Ich sehe die Bilder im Fernsehen und kann es nicht glauben. „Ich habe mit meiner Frau alles verloren“, hat ein Mann gesagt, „meine Wohnung ist weg, alles was wir haben ist weg und meine Arbeitsstelle ist auch weg.“
Was für ein unbegreiflicher Wahnsinn.
Ich sehe die zerstörte Innenstadt von Bad Münstereifel. Ein Trümmerfeld. Entsetztlich. Vor vier Jahren bin ich noch mit meiner Frau auf dem Jakobsweg durch die Stadt gepilgert. In der Buchhandlung habe ich mich umgesehen, das weiß ich noch. Jetzt lese ich im Internet den Bericht von Buchhändler Josef Mütters und starre ungläubig auf die Fotos. Wo letzte Woche Mittwoch noch Bücherregale standen – ein Trümmerfeld. Es ist unfassbar.

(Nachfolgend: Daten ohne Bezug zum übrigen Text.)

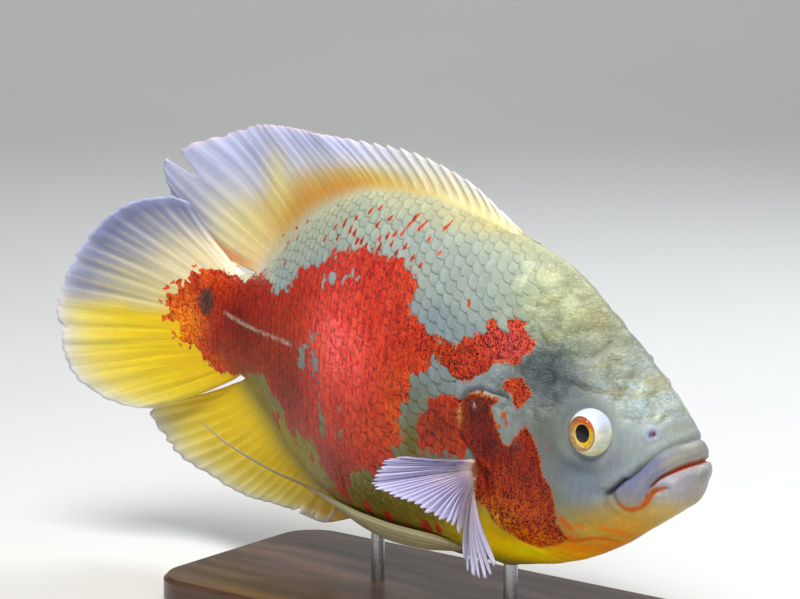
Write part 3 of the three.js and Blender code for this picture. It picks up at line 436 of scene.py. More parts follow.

Am Mittwoch noch hat noch die Sonne geschienen. Sommergefühl. Leben, Glück, Ferien und Freude. Schon einen Montag später ist alles dahin.
Und was mache ich?
Ich denke an die Toten, an die Verletzten, an die Menschen, die unfassbare Dinge gesehen haben müssen. Das wenigstens kann ich tun. Ich zünde eine Kerze an. Weil mir die Worte fehlen. Und dann noch eine. Das ist wie Beten ohne Worte, merke ich.
Denn auch das geschieht: Auf dem Hof, wo auch unser Pferd steht, starten zwei, drei Menschen eine Spendenaktion. In ein paar Stunden kommt eine Wahnsinnssumme zusammen. Der Bauer fährt mit seinem Trecker los und evakuiert Pferde und anderes Vieh aus zerstörten Höfen. Andere schaffen Platz in ihren Ställen während wieder andere in den Lastwagen springen und Futterspenden einsammeln. Und Kölner Buchhändler rufen im Internet zu Spenden für ihre Kollegen auf, die wie Josef Mütters in Bad Münstereifel alles verloren haben. Auch hier die Solidarität der Menschen: Überwältigend.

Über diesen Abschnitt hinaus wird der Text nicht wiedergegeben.